JSON records of objects:
· · · ·

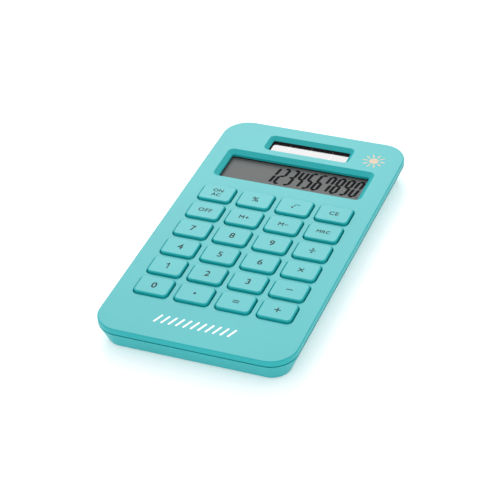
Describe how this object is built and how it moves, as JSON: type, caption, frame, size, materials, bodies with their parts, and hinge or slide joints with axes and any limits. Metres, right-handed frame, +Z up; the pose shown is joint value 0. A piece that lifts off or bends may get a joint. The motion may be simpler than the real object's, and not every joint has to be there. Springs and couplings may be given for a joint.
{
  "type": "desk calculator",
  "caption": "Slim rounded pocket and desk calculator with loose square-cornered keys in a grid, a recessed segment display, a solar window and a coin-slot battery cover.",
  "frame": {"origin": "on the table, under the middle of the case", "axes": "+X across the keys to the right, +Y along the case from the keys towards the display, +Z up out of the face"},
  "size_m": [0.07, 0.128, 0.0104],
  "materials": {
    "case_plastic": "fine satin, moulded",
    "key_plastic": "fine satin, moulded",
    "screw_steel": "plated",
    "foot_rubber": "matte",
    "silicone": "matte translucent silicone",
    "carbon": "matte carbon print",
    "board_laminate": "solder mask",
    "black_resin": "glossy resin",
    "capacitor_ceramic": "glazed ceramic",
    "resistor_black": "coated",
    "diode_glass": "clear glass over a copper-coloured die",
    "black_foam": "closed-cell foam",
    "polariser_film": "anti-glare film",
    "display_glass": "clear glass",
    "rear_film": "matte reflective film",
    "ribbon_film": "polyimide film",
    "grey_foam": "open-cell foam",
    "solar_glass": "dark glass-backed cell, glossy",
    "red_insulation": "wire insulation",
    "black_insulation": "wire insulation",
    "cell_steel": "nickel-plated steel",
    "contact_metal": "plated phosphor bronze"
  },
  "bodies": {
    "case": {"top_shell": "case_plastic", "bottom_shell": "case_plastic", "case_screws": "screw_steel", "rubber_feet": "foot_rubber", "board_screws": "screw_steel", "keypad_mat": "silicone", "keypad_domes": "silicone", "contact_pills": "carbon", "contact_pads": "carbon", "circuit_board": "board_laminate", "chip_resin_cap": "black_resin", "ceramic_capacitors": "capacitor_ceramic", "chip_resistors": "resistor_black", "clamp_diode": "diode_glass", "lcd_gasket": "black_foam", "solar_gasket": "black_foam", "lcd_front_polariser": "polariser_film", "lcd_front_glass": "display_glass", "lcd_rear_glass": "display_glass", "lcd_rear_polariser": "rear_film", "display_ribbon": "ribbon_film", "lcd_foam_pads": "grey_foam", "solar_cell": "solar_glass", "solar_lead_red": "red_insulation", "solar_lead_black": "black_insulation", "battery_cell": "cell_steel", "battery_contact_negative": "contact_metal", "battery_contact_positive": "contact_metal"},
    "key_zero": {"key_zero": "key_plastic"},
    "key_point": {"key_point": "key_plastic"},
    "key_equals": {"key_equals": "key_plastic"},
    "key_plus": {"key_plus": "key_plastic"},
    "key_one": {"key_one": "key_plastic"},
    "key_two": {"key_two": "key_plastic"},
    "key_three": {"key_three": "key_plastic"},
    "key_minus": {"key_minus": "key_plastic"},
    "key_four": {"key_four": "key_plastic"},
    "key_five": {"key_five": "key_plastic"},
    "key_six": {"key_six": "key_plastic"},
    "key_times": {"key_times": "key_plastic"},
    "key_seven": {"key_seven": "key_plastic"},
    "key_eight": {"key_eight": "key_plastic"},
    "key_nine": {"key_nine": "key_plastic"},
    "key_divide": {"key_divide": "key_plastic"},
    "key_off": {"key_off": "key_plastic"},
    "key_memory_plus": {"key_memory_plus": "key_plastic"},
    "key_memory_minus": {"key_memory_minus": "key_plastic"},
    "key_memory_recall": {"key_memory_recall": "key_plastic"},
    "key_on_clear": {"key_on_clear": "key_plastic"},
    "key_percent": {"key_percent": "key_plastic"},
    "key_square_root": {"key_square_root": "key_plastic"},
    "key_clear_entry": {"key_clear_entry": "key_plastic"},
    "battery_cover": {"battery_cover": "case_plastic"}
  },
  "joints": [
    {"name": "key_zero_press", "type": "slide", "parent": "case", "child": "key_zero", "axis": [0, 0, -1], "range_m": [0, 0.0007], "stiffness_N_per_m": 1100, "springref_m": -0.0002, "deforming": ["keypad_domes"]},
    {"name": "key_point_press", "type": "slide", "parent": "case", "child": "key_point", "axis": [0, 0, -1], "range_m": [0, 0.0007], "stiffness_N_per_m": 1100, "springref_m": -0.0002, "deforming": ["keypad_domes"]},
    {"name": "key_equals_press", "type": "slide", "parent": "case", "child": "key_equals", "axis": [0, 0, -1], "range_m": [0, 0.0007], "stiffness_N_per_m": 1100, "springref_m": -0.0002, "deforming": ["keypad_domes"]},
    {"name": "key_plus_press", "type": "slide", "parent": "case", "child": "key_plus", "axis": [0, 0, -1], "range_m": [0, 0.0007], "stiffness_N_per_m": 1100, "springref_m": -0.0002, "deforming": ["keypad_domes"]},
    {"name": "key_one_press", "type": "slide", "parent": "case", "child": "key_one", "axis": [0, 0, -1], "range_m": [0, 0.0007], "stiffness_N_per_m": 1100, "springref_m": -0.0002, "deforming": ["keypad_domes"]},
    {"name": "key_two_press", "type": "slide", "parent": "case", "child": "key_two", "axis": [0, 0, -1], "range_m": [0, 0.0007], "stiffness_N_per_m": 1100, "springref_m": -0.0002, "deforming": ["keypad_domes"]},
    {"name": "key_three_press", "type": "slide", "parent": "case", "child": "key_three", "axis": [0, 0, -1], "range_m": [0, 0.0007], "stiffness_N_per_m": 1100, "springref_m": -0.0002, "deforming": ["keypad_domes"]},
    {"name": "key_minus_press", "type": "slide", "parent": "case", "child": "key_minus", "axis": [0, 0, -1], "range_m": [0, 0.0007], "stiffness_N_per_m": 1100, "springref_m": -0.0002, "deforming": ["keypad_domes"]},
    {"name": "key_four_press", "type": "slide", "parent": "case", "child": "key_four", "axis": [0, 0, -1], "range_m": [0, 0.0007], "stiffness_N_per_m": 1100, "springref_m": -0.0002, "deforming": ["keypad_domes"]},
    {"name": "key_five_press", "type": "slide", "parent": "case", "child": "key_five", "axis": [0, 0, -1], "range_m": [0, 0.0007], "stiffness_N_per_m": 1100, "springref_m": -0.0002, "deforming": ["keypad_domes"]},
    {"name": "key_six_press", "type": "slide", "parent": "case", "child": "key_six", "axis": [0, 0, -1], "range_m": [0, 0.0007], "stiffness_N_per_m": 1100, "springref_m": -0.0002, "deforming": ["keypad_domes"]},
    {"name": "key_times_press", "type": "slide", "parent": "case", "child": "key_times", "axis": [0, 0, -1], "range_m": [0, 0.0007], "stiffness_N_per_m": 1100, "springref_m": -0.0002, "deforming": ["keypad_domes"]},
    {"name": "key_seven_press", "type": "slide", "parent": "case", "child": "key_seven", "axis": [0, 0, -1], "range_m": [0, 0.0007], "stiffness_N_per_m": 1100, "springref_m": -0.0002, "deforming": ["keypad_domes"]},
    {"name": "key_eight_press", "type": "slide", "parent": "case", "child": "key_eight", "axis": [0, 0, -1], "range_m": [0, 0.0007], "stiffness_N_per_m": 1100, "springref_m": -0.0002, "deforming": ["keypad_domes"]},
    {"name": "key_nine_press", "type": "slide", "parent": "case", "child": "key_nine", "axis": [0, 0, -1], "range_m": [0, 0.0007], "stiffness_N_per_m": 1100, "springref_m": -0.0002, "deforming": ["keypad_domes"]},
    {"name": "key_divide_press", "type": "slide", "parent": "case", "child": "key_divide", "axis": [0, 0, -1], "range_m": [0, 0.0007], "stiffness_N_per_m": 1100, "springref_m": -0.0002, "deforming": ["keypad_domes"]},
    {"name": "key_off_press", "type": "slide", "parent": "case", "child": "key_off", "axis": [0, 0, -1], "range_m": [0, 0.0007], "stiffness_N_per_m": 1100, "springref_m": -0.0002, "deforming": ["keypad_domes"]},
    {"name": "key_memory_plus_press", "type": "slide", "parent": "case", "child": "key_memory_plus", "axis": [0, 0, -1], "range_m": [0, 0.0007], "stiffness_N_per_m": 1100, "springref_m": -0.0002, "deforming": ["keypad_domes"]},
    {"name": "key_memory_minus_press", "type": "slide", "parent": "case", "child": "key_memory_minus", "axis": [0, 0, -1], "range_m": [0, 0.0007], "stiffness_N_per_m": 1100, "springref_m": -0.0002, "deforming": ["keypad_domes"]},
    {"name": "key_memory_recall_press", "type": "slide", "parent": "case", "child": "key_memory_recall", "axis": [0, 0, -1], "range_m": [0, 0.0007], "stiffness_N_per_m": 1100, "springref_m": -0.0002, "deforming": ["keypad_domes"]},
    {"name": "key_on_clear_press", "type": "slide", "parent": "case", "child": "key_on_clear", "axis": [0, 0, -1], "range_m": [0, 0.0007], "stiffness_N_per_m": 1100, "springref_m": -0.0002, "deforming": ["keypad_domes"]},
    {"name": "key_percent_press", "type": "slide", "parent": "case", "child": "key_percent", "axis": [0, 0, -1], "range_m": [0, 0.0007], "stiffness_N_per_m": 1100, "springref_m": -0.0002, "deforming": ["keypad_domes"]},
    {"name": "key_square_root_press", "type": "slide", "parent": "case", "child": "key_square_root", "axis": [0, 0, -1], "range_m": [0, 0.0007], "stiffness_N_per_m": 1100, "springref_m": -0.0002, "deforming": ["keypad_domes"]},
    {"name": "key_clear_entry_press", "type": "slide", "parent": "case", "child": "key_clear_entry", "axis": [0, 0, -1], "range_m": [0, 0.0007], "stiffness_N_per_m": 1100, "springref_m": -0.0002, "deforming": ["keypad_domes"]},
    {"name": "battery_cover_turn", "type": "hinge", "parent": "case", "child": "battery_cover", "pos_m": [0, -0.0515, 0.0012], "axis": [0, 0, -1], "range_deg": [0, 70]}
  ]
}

· · · ·

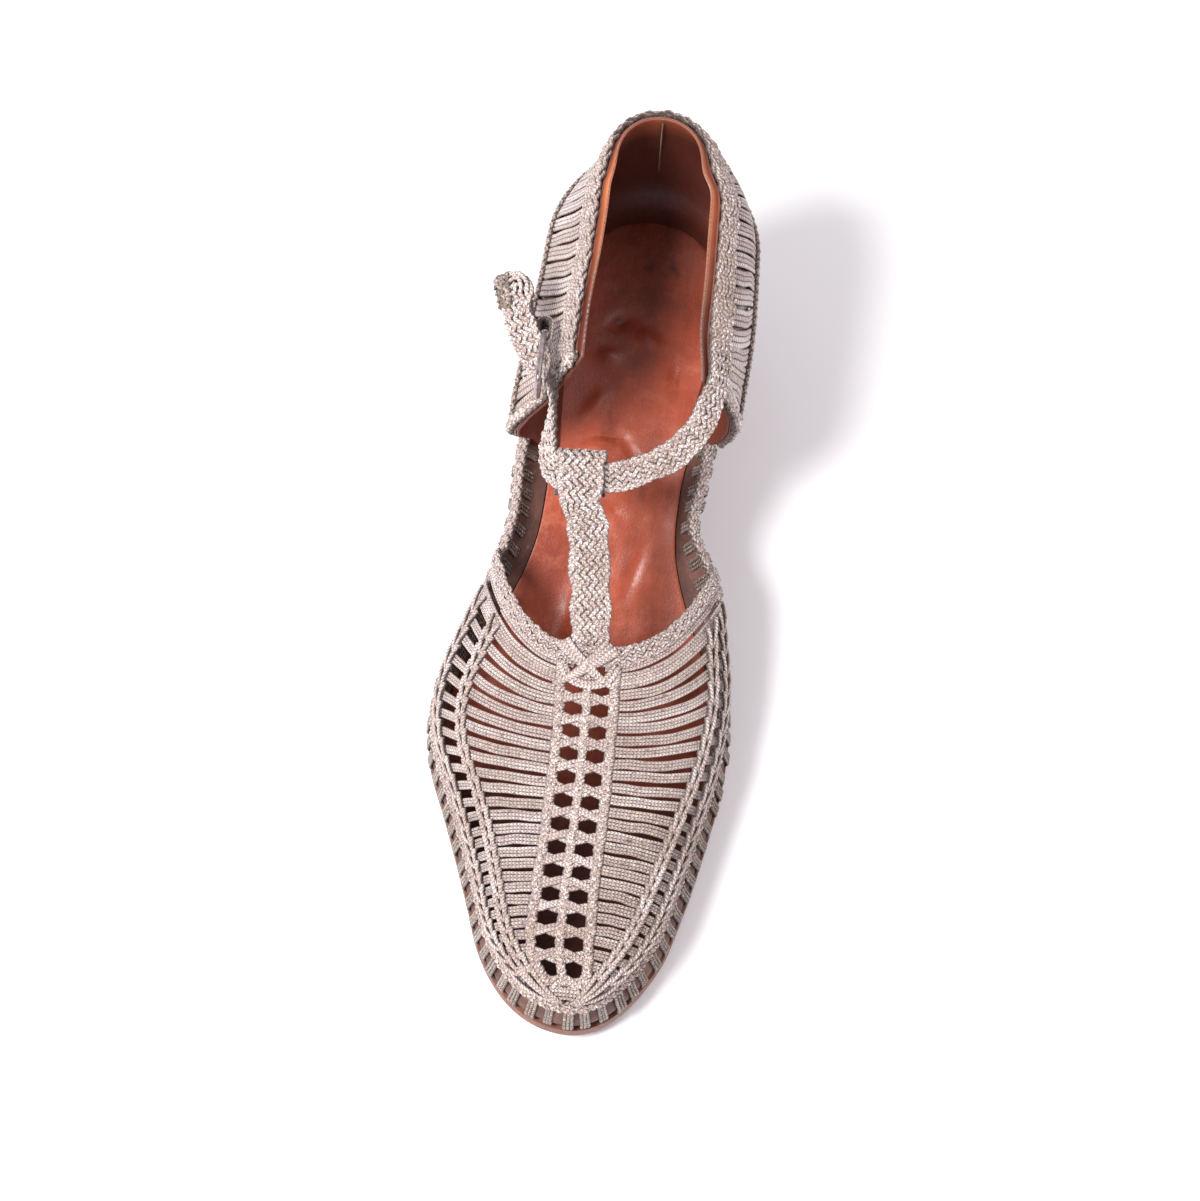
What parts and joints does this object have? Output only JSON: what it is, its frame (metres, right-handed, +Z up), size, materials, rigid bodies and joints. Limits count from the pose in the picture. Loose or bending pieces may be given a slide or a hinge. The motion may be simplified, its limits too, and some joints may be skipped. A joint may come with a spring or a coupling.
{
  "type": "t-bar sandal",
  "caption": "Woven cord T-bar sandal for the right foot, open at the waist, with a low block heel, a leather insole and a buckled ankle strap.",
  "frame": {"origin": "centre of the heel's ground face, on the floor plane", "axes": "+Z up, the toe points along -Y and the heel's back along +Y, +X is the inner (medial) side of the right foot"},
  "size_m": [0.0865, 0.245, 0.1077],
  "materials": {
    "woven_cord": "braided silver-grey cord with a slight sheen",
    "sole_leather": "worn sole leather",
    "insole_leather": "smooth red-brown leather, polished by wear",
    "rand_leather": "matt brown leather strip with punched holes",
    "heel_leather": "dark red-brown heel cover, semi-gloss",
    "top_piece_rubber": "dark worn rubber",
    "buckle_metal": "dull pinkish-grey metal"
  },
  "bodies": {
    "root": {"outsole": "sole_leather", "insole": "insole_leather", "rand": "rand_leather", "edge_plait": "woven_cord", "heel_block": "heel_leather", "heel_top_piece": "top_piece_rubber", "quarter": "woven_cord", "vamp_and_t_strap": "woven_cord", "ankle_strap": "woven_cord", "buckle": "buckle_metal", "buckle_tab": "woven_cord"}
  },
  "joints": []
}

· · · ·

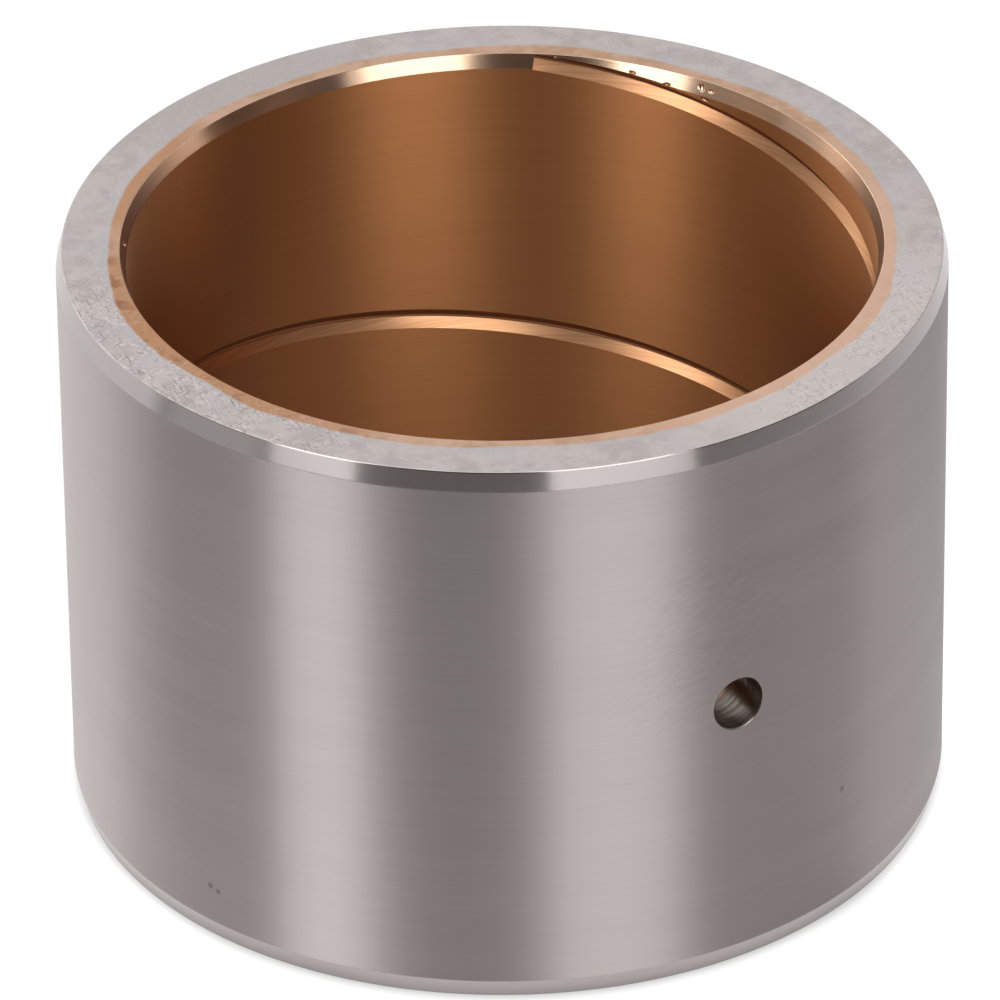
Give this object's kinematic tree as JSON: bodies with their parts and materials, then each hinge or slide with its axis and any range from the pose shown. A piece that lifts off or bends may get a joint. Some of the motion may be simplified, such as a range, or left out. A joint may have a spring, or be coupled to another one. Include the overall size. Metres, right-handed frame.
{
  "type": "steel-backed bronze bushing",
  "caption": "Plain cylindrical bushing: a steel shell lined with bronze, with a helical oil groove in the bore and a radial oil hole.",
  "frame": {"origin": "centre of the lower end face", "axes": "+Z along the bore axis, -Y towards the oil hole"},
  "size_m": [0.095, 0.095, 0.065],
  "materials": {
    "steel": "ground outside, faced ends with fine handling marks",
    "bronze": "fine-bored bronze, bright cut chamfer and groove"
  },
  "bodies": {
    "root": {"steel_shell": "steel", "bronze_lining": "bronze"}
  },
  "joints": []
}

· · · ·

◆ **Exercise details**: Say how many lines in the records hold "axes", with the number as the whole reply.

◆ **Task answer**: 4